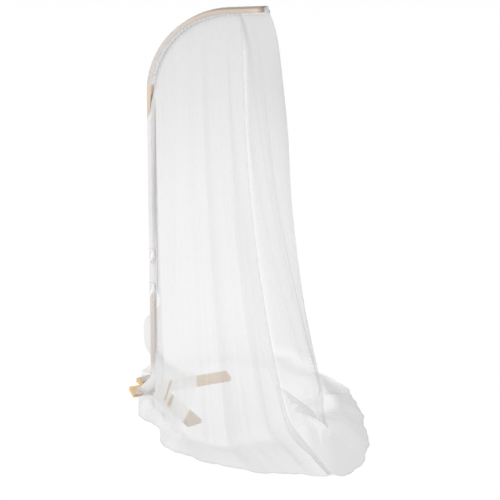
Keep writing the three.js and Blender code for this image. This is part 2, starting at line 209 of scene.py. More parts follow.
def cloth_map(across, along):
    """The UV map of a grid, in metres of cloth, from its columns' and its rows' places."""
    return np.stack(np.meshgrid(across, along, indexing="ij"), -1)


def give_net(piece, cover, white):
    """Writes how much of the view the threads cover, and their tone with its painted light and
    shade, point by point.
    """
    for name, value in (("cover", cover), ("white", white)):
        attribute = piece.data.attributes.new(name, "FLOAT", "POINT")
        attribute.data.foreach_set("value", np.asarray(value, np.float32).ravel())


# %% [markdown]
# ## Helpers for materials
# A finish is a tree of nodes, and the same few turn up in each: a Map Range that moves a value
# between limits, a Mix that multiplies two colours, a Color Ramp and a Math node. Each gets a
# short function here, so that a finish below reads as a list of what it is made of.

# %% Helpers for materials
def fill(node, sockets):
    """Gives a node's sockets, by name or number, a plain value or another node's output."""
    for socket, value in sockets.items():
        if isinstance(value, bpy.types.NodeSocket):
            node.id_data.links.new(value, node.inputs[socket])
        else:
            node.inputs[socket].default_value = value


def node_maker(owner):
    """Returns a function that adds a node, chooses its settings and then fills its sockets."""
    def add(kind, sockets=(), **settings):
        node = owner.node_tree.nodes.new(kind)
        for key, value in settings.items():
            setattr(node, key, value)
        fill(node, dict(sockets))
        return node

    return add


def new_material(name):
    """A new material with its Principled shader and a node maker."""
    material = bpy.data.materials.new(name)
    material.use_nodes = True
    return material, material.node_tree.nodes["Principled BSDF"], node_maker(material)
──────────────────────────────
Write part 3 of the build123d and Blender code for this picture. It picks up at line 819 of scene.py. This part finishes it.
──────────────────────────────
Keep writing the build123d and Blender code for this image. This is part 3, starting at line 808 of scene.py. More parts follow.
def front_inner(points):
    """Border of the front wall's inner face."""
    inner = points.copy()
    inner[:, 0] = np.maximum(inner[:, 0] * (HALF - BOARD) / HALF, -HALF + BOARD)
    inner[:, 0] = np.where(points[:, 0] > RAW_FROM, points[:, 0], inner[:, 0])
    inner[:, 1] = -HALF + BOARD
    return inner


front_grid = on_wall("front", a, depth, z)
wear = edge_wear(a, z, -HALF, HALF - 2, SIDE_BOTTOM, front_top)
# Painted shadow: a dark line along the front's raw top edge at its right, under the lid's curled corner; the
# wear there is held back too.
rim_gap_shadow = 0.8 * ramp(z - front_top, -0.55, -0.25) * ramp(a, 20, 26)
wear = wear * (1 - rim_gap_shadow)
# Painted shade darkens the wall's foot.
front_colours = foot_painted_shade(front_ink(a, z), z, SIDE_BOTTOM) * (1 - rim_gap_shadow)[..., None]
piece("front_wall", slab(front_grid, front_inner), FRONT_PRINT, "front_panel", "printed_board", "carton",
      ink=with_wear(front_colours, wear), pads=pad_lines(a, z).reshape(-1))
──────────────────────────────
### [Task instructions]
Your task is to retype the entries verbatim, starting with the line that holds "Keep writing the build123d" and stopping after the line that holds "wear), pads=pad_lines(a, z).reshape(-1))".

### [Response]
Keep writing the build123d and Blender code for this image. This is part 3, starting at line 808 of scene.py. More parts follow.
def front_inner(points):
    """Border of the front wall's inner face."""
    inner = points.copy()
    inner[:, 0] = np.maximum(inner[:, 0] * (HALF - BOARD) / HALF, -HALF + BOARD)
    inner[:, 0] = np.where(points[:, 0] > RAW_FROM, points[:, 0], inner[:, 0])
    inner[:, 1] = -HALF + BOARD
    return inner


front_grid = on_wall("front", a, depth, z)
wear = edge_wear(a, z, -HALF, HALF - 2, SIDE_BOTTOM, front_top)
# Painted shadow: a dark line along the front's raw top edge at its right, under the lid's curled corner; the
# wear there is held back too.
rim_gap_shadow = 0.8 * ramp(z - front_top, -0.55, -0.25) * ramp(a, 20, 26)
wear = wear * (1 - rim_gap_shadow)
# Painted shade darkens the wall's foot.
front_colours = foot_painted_shade(front_ink(a, z), z, SIDE_BOTTOM) * (1 - rim_gap_shadow)[..., None]
piece("front_wall", slab(front_grid, front_inner), FRONT_PRINT, "front_panel", "printed_board", "carton",
      ink=with_wear(front_colours, wear), pads=pad_lines(a, z).reshape(-1))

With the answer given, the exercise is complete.